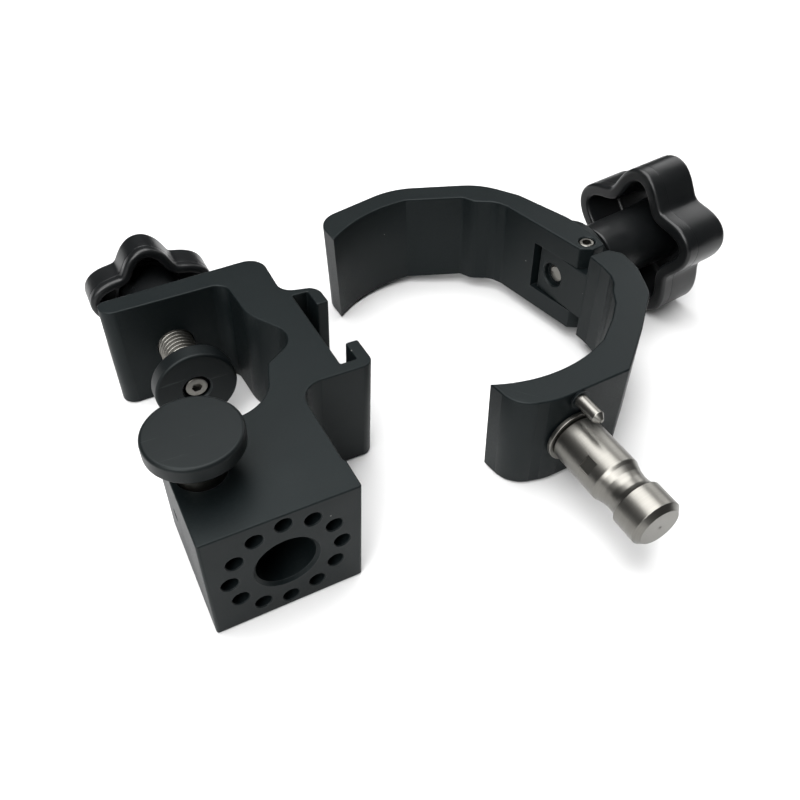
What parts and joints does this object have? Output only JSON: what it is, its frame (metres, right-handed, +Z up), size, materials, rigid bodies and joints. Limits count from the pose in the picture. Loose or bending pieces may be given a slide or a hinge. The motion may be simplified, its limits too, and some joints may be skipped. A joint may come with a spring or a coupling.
{
  "type": "pipe clamp",
  "caption": "Pipe clamp set: pole clamp with screw pad, slotted rail, indexing socket and release button, and a hinged claw clamp with star knob, spigot and index pin",
  "frame": {"origin": "bottom centre of the bounding box of the whole set, on the surface it lies on", "axes": "+X from the pole clamp to the claw clamp, +Y from the socket face towards the clamp screw's knob, +Z up from the surface"},
  "size_m": [0.222, 0.1694, 0.0571],
  "materials": {
    "anodised": "matte black anodised",
    "plastic": "moulded black plastic, slight sheen",
    "stainless": "turned and satin polished",
    "spring_steel": "drawn wire"
  },
  "bodies": {
    "clamp": {"clamp_body": "anodised", "spring_plug": "anodised", "plunger_stop_pin": "stainless", "plunger_spring": "spring_steel"},
    "pad": {"clamp_pad": "anodised"},
    "pad_drive": {"clamp_screw": "stainless", "pad_screw": "stainless", "clamp_knob": "plastic"},
    "release": {"release_button": "anodised", "lock_plunger": "stainless"},
    "claw": {"fixed_jaw": "anodised", "spigot": "stainless", "spigot_collar": "stainless", "spigot_bolt": "stainless", "index_pin": "stainless", "hinge_pin": "stainless"},
    "jaw": {"swing_jaw": "anodised", "dome_seat": "anodised"},
    "cup": {"cup_washer": "anodised"},
    "tension_drive": {"tension_screw": "stainless", "tension_knob": "plastic"}
  },
  "joints": [
    {"name": "pad_slide", "type": "slide", "parent": "clamp", "child": "pad", "axis": [0, -1, 0], "range_m": [-0.0157, 0.0022]},
    {"name": "screw_spin", "type": "hinge", "parent": "pad", "child": "pad_drive", "pos_m": [-0.08684, 0.03968, 0.01901], "axis": [0, -1, 0], "range_deg": [-3240, 460]},
    {"name": "button_press", "type": "slide", "parent": "clamp", "child": "release", "axis": [0, 0, -1], "range_m": [0, 0.0085], "stiffness_N_per_m": 400, "springref_m": -0.005, "deforming": ["plunger_spring"]},
    {"name": "claw_lift", "type": "slide", "parent": "clamp", "child": "claw", "axis": [0, 0, 1], "range_m": [0, 0.1]},
    {"name": "swing_jaw_hinge", "type": "hinge", "parent": "claw", "child": "jaw", "pos_m": [0.0552, 0.01306, 0.02344], "axis": [-0.0756, -0.0079, 0.9971], "range_deg": [-9, 7]},
    {"name": "tension_advance", "type": "slide", "parent": "claw", "child": "cup", "axis": [-0.9933, -0.0869, -0.076], "range_m": [-0.00142, 0.00111]},
    {"name": "tension_spin", "type": "hinge", "parent": "cup", "child": "tension_drive", "pos_m": [0.05081, 0.02196, 0.02318], "axis": [-0.9933, -0.0869, -0.076], "range_deg": [-412, 322]}
  ],
  "couplings": [
    {"joint": "screw_spin", "follows": "pad_slide", "rad_per_m": 3590.4},
    {"joint": "tension_spin", "follows": "tension_advance", "rad_per_m": 5026.6},
    {"joint": "swing_jaw_hinge", "follows": "tension_advance", "rad_per_m": 108.1}
  ]
}
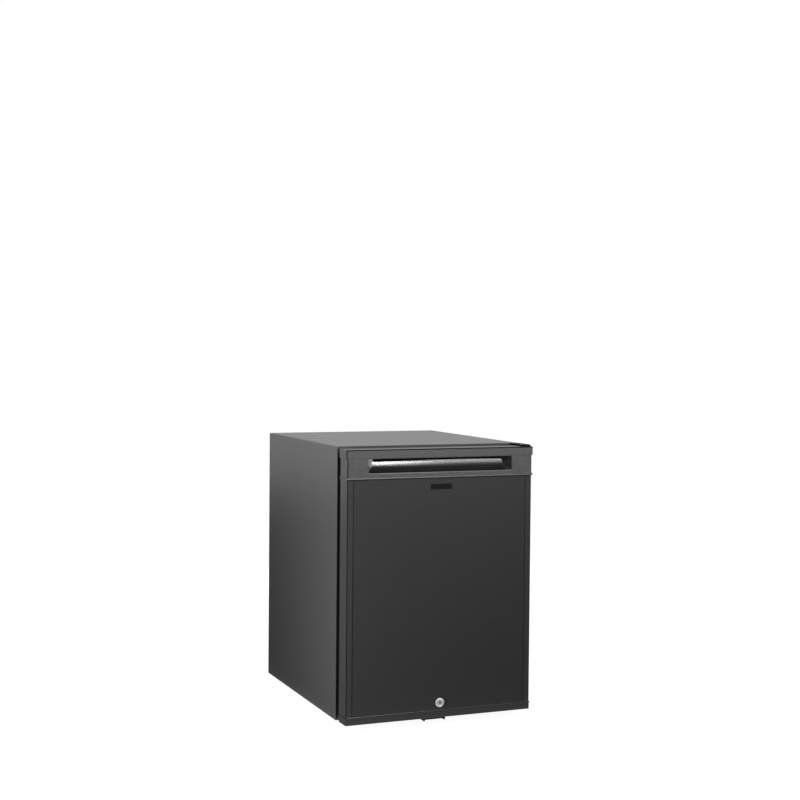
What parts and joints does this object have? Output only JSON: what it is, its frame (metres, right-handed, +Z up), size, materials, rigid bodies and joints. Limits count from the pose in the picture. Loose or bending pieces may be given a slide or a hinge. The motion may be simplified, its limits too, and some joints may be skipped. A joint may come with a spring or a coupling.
{
  "type": "minibar fridge",
  "caption": "Hotel minibar: dark insulated cabinet with a hinged door, finger scoop in its top moulding, cam lock at the foot, wire shelves, door racks, finned absorption unit behind.",
  "frame": {"origin": "on the floor under the middle of the whole object, doors closed", "axes": "+Z up, the door looks along -Y, +X to the right of somebody who stands in front of it"},
  "size_m": [0.4064, 0.5074, 0.56],
  "materials": {
    "cabinet_paint": "satin textured powder coat, dark grey",
    "base_steel": "matt black coat",
    "zinc_sheet": "galvanised sheet",
    "foam": "foamed polyurethane",
    "liner_white": "smooth vacuum-formed sheet",
    "frame_grey": "fine grain",
    "foot_rubber": "matt",
    "bare_aluminium": "as extruded",
    "wire_coat": "plastic-coated wire",
    "white_moulding": "fine grain",
    "clear_lens": "milky lens",
    "knob_grey": "fine grain",
    "rail_paint": "satin dark grey coat on extruded rail",
    "panel_paint": "dark sheet with fine level brushing",
    "door_moulding": "speckled dark grey grain",
    "trim_dark": "fine dark grain",
    "scoop_black": "polished",
    "lock_chrome": "plated",
    "bare_steel": "zinc plated",
    "bracket_black": "black coat",
    "bush_nylon": "moulded nylon",
    "seal_rubber": "soft profile",
    "ferrite": "ferrite block",
    "rack_plastic": "smooth moulding",
    "unit_black": "black coat on steel tube",
    "can_sheet": "galvanised wrap",
    "box_black": "fine grain"
  },
  "bodies": {
    "cabinet": {"cabinet_shell": "cabinet_paint", "cabinet_base": "base_steel", "rear_panel": "zinc_sheet", "insulation_foam": "foam", "inner_liner": "liner_white", "front_frame": "frame_grey", "feet": "foot_rubber", "evaporator": "bare_aluminium", "drip_gutter": "white_moulding", "shelf_lower": "wire_coat", "shelf_upper": "wire_coat", "lamp_housing": "white_moulding", "lamp_lens": "clear_lens", "door_switch": "white_moulding", "thermostat_housing": "white_moulding", "top_hinge_plate": "bracket_black", "bottom_hinge_plate": "bracket_black", "top_hinge_pin": "bare_steel", "bottom_hinge_pin": "bare_steel", "lock_keeper": "bracket_black", "bracket_screws": "bare_steel", "drain_tube": "white_moulding", "drip_cup": "box_black", "boiler_can": "can_sheet", "heater_cartridge": "bare_steel", "rectifier_tube": "unit_black", "condenser_tube": "unit_black", "condenser_fins": "unit_black", "absorber_vessel": "unit_black", "absorber_coil": "unit_black", "feed_tube": "unit_black", "vent_tube": "unit_black", "gas_exchanger": "unit_black", "liquid_exchanger": "unit_black", "unit_bracket_left": "zinc_sheet", "unit_bracket_right": "zinc_sheet", "terminal_box": "box_black", "cord_gland": "box_black"},
    "door": {"left_rail": "rail_paint", "right_rail": "rail_paint", "decor_panel": "panel_paint", "handle_moulding": "door_moulding", "handle_scoop": "scoop_black", "bottom_trim": "trim_dark", "door_foam": "foam", "door_liner": "liner_white", "switch_magnet": "ferrite", "gasket": "seal_rubber", "rack_lower": "rack_plastic", "rack_middle": "rack_plastic", "rack_upper": "rack_plastic", "top_bush": "bush_nylon", "bottom_bush": "bush_nylon", "lock_barrel": "lock_chrome", "lock_nut": "bare_steel"},
    "lock": {"lock_plug": "lock_chrome", "lock_cam": "bare_steel", "cam_nut": "bare_steel"},
    "knob": {"thermostat_knob": "knob_grey"}
  },
  "joints": [
    {"name": "door_hinge", "type": "hinge", "parent": "cabinet", "child": "door", "pos_m": [0.188, -0.22975, 0.28], "axis": [0, 0, 1], "range_deg": [0, 115]},
    {"name": "lock_turn", "type": "hinge", "parent": "door", "child": "lock", "pos_m": [0, -0.23, 0.046], "axis": [0, 1, 0], "range_deg": [0, 90]},
    {"name": "thermostat_turn", "type": "hinge", "parent": "cabinet", "child": "knob", "pos_m": [0.14, -0.06125, 0.453], "axis": [-1, 0, 0], "range_deg": [0, 270]}
  ]
}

### EXERCISE AIM:
Exactly reproduce every record.

### TASK OUTPUT:
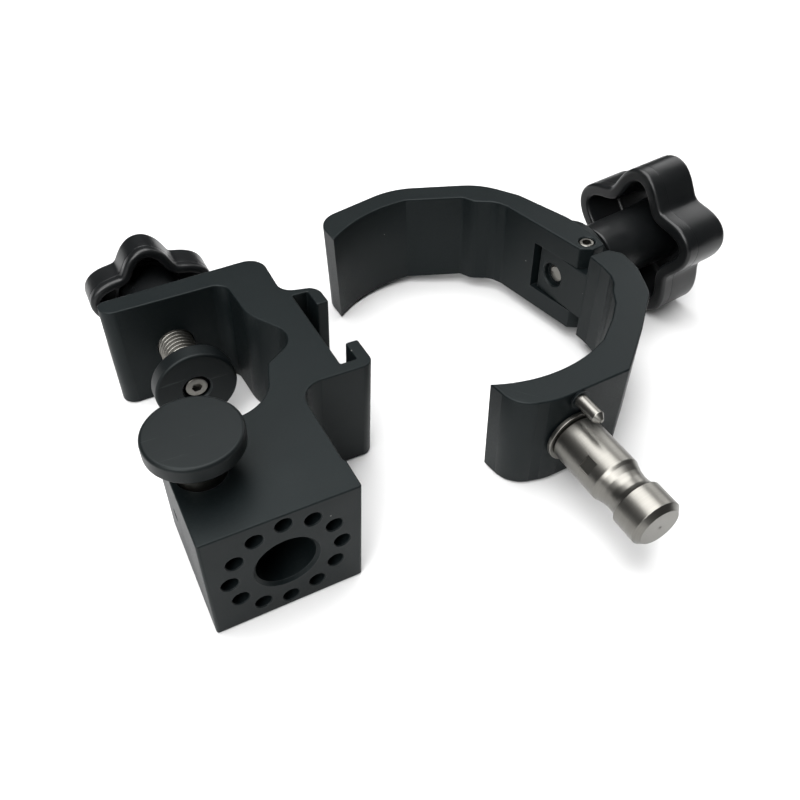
What parts and joints does this object have? Output only JSON: what it is, its frame (metres, right-handed, +Z up), size, materials, rigid bodies and joints. Limits count from the pose in the picture. Loose or bending pieces may be given a slide or a hinge. The motion may be simplified, its limits too, and some joints may be skipped. A joint may come with a spring or a coupling.
{
  "type": "pipe clamp",
  "caption": "Pipe clamp set: pole clamp with screw pad, slotted rail, indexing socket and release button, and a hinged claw clamp with star knob, spigot and index pin",
  "frame": {"origin": "bottom centre of the bounding box of the whole set, on the surface it lies on", "axes": "+X from the pole clamp to the claw clamp, +Y from the socket face towards the clamp screw's knob, +Z up from the surface"},
  "size_m": [0.222, 0.1694, 0.0571],
  "materials": {
    "anodised": "matte black anodised",
    "plastic": "moulded black plastic, slight sheen",
    "stainless": "turned and satin polished",
    "spring_steel": "drawn wire"
  },
  "bodies": {
    "clamp": {"clamp_body": "anodised", "spring_plug": "anodised", "plunger_stop_pin": "stainless", "plunger_spring": "spring_steel"},
    "pad": {"clamp_pad": "anodised"},
    "pad_drive": {"clamp_screw": "stainless", "pad_screw": "stainless", "clamp_knob": "plastic"},
    "release": {"release_button": "anodised", "lock_plunger": "stainless"},
    "claw": {"fixed_jaw": "anodised", "spigot": "stainless", "spigot_collar": "stainless", "spigot_bolt": "stainless", "index_pin": "stainless", "hinge_pin": "stainless"},
    "jaw": {"swing_jaw": "anodised", "dome_seat": "anodised"},
    "cup": {"cup_washer": "anodised"},
    "tension_drive": {"tension_screw": "stainless", "tension_knob": "plastic"}
  },
  "joints": [
    {"name": "pad_slide", "type": "slide", "parent": "clamp", "child": "pad", "axis": [0, -1, 0], "range_m": [-0.0157, 0.0022]},
    {"name": "screw_spin", "type": "hinge", "parent": "pad", "child": "pad_drive", "pos_m": [-0.08684, 0.03968, 0.01901], "axis": [0, -1, 0], "range_deg": [-3240, 460]},
    {"name": "button_press", "type": "slide", "parent": "clamp", "child": "release", "axis": [0, 0, -1], "range_m": [0, 0.0085], "stiffness_N_per_m": 400, "springref_m": -0.005, "deforming": ["plunger_spring"]},
    {"name": "claw_lift", "type": "slide", "parent": "clamp", "child": "claw", "axis": [0, 0, 1], "range_m": [0, 0.1]},
    {"name": "swing_jaw_hinge", "type": "hinge", "parent": "claw", "child": "jaw", "pos_m": [0.0552, 0.01306, 0.02344], "axis": [-0.0756, -0.0079, 0.9971], "range_deg": [-9, 7]},
    {"name": "tension_advance", "type": "slide", "parent": "claw", "child": "cup", "axis": [-0.9933, -0.0869, -0.076], "range_m": [-0.00142, 0.00111]},
    {"name": "tension_spin", "type": "hinge", "parent": "cup", "child": "tension_drive", "pos_m": [0.05081, 0.02196, 0.02318], "axis": [-0.9933, -0.0869, -0.076], "range_deg": [-412, 322]}
  ],
  "couplings": [
    {"joint": "screw_spin", "follows": "pad_slide", "rad_per_m": 3590.4},
    {"joint": "tension_spin", "follows": "tension_advance", "rad_per_m": 5026.6},
    {"joint": "swing_jaw_hinge", "follows": "tension_advance", "rad_per_m": 108.1}
  ]
}
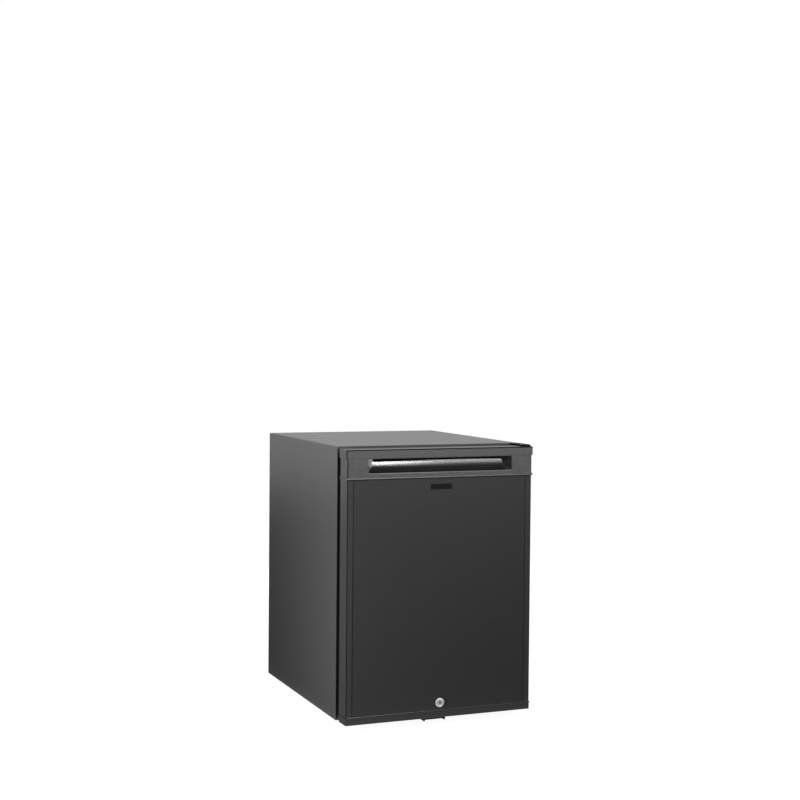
What parts and joints does this object have? Output only JSON: what it is, its frame (metres, right-handed, +Z up), size, materials, rigid bodies and joints. Limits count from the pose in the picture. Loose or bending pieces may be given a slide or a hinge. The motion may be simplified, its limits too, and some joints may be skipped. A joint may come with a spring or a coupling.
{
  "type": "minibar fridge",
  "caption": "Hotel minibar: dark insulated cabinet with a hinged door, finger scoop in its top moulding, cam lock at the foot, wire shelves, door racks, finned absorption unit behind.",
  "frame": {"origin": "on the floor under the middle of the whole object, doors closed", "axes": "+Z up, the door looks along -Y, +X to the right of somebody who stands in front of it"},
  "size_m": [0.4064, 0.5074, 0.56],
  "materials": {
    "cabinet_paint": "satin textured powder coat, dark grey",
    "base_steel": "matt black coat",
    "zinc_sheet": "galvanised sheet",
    "foam": "foamed polyurethane",
    "liner_white": "smooth vacuum-formed sheet",
    "frame_grey": "fine grain",
    "foot_rubber": "matt",
    "bare_aluminium": "as extruded",
    "wire_coat": "plastic-coated wire",
    "white_moulding": "fine grain",
    "clear_lens": "milky lens",
    "knob_grey": "fine grain",
    "rail_paint": "satin dark grey coat on extruded rail",
    "panel_paint": "dark sheet with fine level brushing",
    "door_moulding": "speckled dark grey grain",
    "trim_dark": "fine dark grain",
    "scoop_black": "polished",
    "lock_chrome": "plated",
    "bare_steel": "zinc plated",
    "bracket_black": "black coat",
    "bush_nylon": "moulded nylon",
    "seal_rubber": "soft profile",
    "ferrite": "ferrite block",
    "rack_plastic": "smooth moulding",
    "unit_black": "black coat on steel tube",
    "can_sheet": "galvanised wrap",
    "box_black": "fine grain"
  },
  "bodies": {
    "cabinet": {"cabinet_shell": "cabinet_paint", "cabinet_base": "base_steel", "rear_panel": "zinc_sheet", "insulation_foam": "foam", "inner_liner": "liner_white", "front_frame": "frame_grey", "feet": "foot_rubber", "evaporator": "bare_aluminium", "drip_gutter": "white_moulding", "shelf_lower": "wire_coat", "shelf_upper": "wire_coat", "lamp_housing": "white_moulding", "lamp_lens": "clear_lens", "door_switch": "white_moulding", "thermostat_housing": "white_moulding", "top_hinge_plate": "bracket_black", "bottom_hinge_plate": "bracket_black", "top_hinge_pin": "bare_steel", "bottom_hinge_pin": "bare_steel", "lock_keeper": "bracket_black", "bracket_screws": "bare_steel", "drain_tube": "white_moulding", "drip_cup": "box_black", "boiler_can": "can_sheet", "heater_cartridge": "bare_steel", "rectifier_tube": "unit_black", "condenser_tube": "unit_black", "condenser_fins": "unit_black", "absorber_vessel": "unit_black", "absorber_coil": "unit_black", "feed_tube": "unit_black", "vent_tube": "unit_black", "gas_exchanger": "unit_black", "liquid_exchanger": "unit_black", "unit_bracket_left": "zinc_sheet", "unit_bracket_right": "zinc_sheet", "terminal_box": "box_black", "cord_gland": "box_black"},
    "door": {"left_rail": "rail_paint", "right_rail": "rail_paint", "decor_panel": "panel_paint", "handle_moulding": "door_moulding", "handle_scoop": "scoop_black", "bottom_trim": "trim_dark", "door_foam": "foam", "door_liner": "liner_white", "switch_magnet": "ferrite", "gasket": "seal_rubber", "rack_lower": "rack_plastic", "rack_middle": "rack_plastic", "rack_upper": "rack_plastic", "top_bush": "bush_nylon", "bottom_bush": "bush_nylon", "lock_barrel": "lock_chrome", "lock_nut": "bare_steel"},
    "lock": {"lock_plug": "lock_chrome", "lock_cam": "bare_steel", "cam_nut": "bare_steel"},
    "knob": {"thermostat_knob": "knob_grey"}
  },
  "joints": [
    {"name": "door_hinge", "type": "hinge", "parent": "cabinet", "child": "door", "pos_m": [0.188, -0.22975, 0.28], "axis": [0, 0, 1], "range_deg": [0, 115]},
    {"name": "lock_turn", "type": "hinge", "parent": "door", "child": "lock", "pos_m": [0, -0.23, 0.046], "axis": [0, 1, 0], "range_deg": [0, 90]},
    {"name": "thermostat_turn", "type": "hinge", "parent": "cabinet", "child": "knob", "pos_m": [0.14, -0.06125, 0.453], "axis": [-1, 0, 0], "range_deg": [0, 270]}
  ]
}